Windows opposite the TV are the usual problem, but side glare can be just as annoying. Even a slight reflection can make daytime viewing frustrating. Sometimes moving the TV a small amount left or right, or choosing a tilt bracket, makes a bigger difference than raising or lowering it.

This is another reason not to rush the position. A wall can look ideal until the sun hits it at the wrong time of day.

Bracket choice affects placement

A fixed bracket gives the slimmest finish and often looks best in a main lounge. But it also means you need to get the position right first time, because there is very little adjustment once the TV is on the wall.

Tilt brackets are useful where the TV has to go slightly higher than ideal, such as bedrooms or chimney breasts. Full motion brackets offer the most flexibility, especially in awkward rooms or corners, but they do bring the TV further off the wall and need a strong, suitable fixing surface.

So the right question is not just where should a TV be mounted on the wall. It is also what type of bracket will let it work best in that position.

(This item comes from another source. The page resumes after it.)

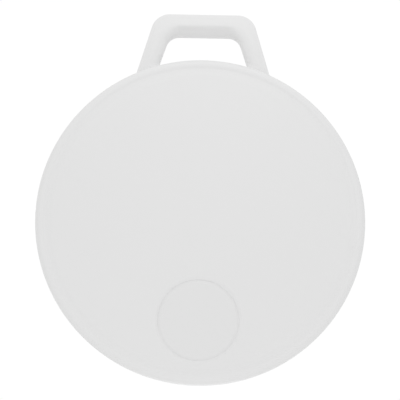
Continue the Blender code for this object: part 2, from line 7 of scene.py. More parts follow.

Why professional measuring saves trouble

A lot of poor installs start with a rough centre mark and a guess. Then the bracket goes up, the TV goes on, and only after that do the problems show up - too high, off-centre to the sofa, blocking sockets or leaving nowhere for a soundbar.

A proper install takes into account viewing height, furniture position, cable routes, wall type and bracket movement before any drilling starts. That is especially useful in homes where walls are uneven, plasterboard is involved or the room layout gives you limited options.

For households across Essex, London and Kent, this is often less about making the job possible and more about getting it right first time. We Fit All handles this every day, and the difference is usually in the detail rather than the drill.

The best TV position is the one that feels natural the moment you sit down, looks tidy when the room is finished and stays secure on the wall for years. If you are choosing between what looks centred and what feels comfortable, go with comfort every time.